Petitions for involuntary commitment increased in North Carolina between 2009 and 2021, according to data compiled by NC Health News. Under state law, anyone “who has knowledge of an individual who has a mental illness” and is a danger to themselves or others can ask a judge to put the person in custody and force them to be evaluated for treatment.
House Bill 307, also called Iryna’s Law, requires more people to undergo mental health assessments to determine if they should be involuntarily committed. Gov. Josh Stein signed the bill into law last year, following the fatal stabbing of Ukrainian refugee Iryna Zarutska in Charlotte.
Since the law’s passage, health care and law enforcement officials told members of the House Select Committee on Involuntary Commitment and Public Safety that, without support, its provisions will overburden them.
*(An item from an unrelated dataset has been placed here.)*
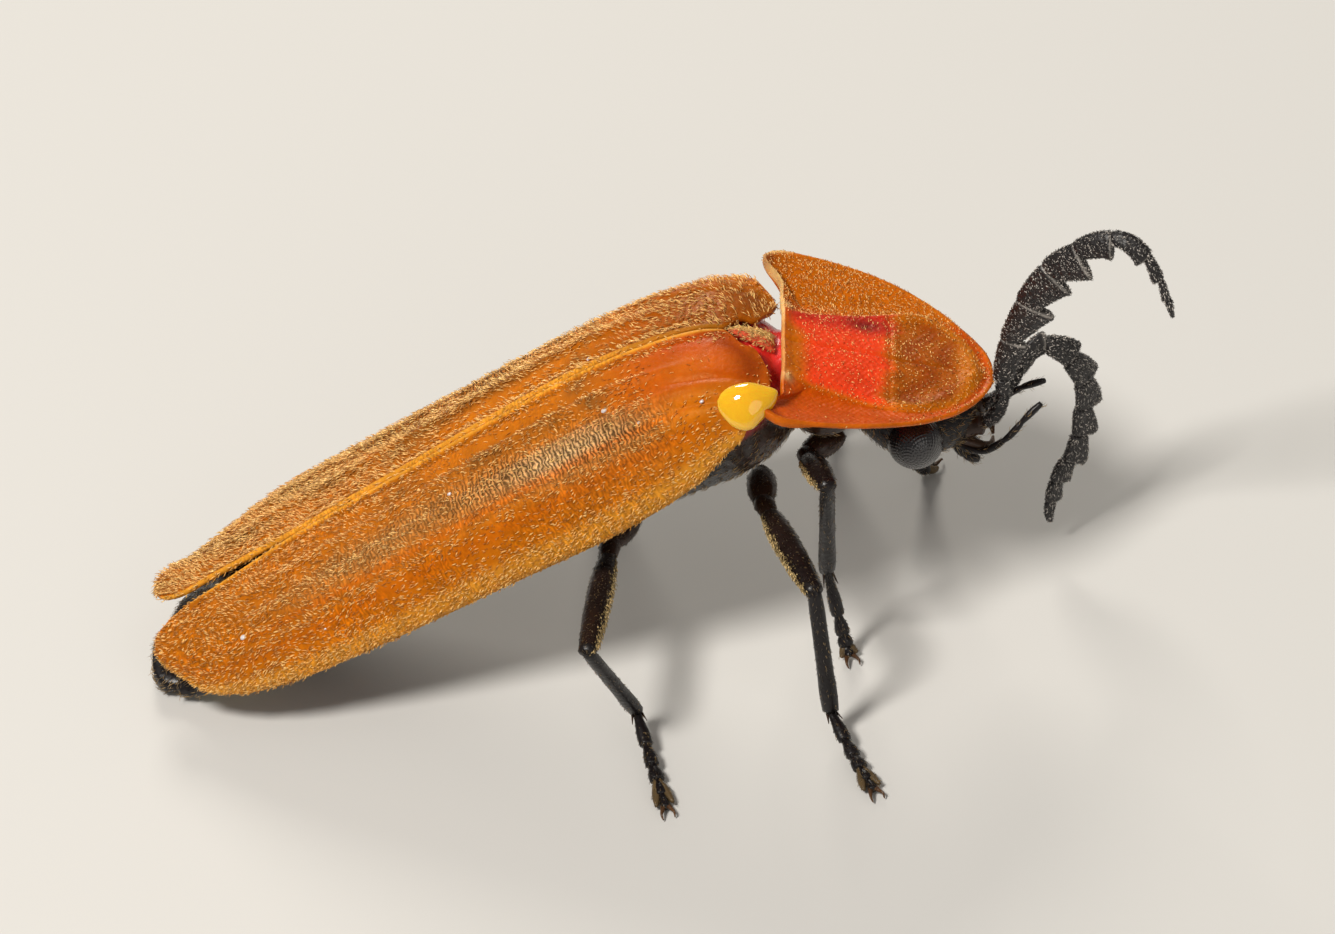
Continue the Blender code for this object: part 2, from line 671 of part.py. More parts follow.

A report from the committee released this month outlines recommendations to improve the law’s implementation, including using telehealth to conduct mental health evaluations.
Wilkins said he hopes the new urgent care center will also reduce the number of people housed in the Robeson County Detention Center. The local jail is above capacity by over 100 people, many of whom struggle with mental health issues, according to Wilkins.
“We basically have become a mental health holding facility and a drug abuser holding facility,” Wilkins said, “so we need a location like this locally.”
The urgent care staff will also work closely with Lt. Hollis McNeil and Det. Jeremy Gerald of the sheriff’s office’s Substance Abuse Freedom & Education (SAFE) program. It’s one of several law enforcement-assisted diversion (LEAD) programs across the state that connect people suspected of low-level drug offenses with behavioral health treatment instead of putting them in jail.
“The days of just locking people up, that’s not the answer,” Wilkins said. “We’ve got to go beyond that. Putting people behind those bars is not the answer. You have to have some people that can reach them.”
Trillium Health Resources, a health plan and managed care organization that oversees Medicaid care in Robeson and 45 other counties, and the N.C. Department of Health and Human Services provided $2 million to build the urgent care and cover its start-up costs. The money is part of a $16 million allocation from the state legislature to create or expand behavioral health urgent care facilities.
“At Trillium, we believe that care shouldn’t depend on where you live,” Cindy Ehlers, chief strategy and innovation officer, said during the ribbon-cutting event. “You should be able to get care no matter where you live, whether you’re in a rural community, or whether you’re in somewhere like Raleigh.”
Robeson County has few psychiatrists and psychologists to treat its 119,000 residents, according to the North Carolina Health Professions Data System. Many residents identified a need for more mental health and substance use recovery services in the county’s most recent community health needs assessment.
Robeson is among the eight North Carolina counties that opened a behavioral health urgent care in the last two years using Medicaid funding, NCDHHS spokesperson Summer Tonizzo said. The others were in Alamance, Buncombe, Caldwell, Haywood, Pitt, Rockingham, and Rowan counties. Tonizzo said five more in Cabarrus, Johnston, Lenoir, Vance, and Wake counties will open in the coming years.
Investments in behavioral health urgent care centers are part of an ongoing effort to improve access to behavioral health care across the state, particularly for those in the criminal justice system. In February, Stein issued an executive order calling for increased investment in treatment options.
“The goal is to make this a safe place for anybody to walk through the door,” Grimaldi said, “No judgment. You’ll get cared for immediately.”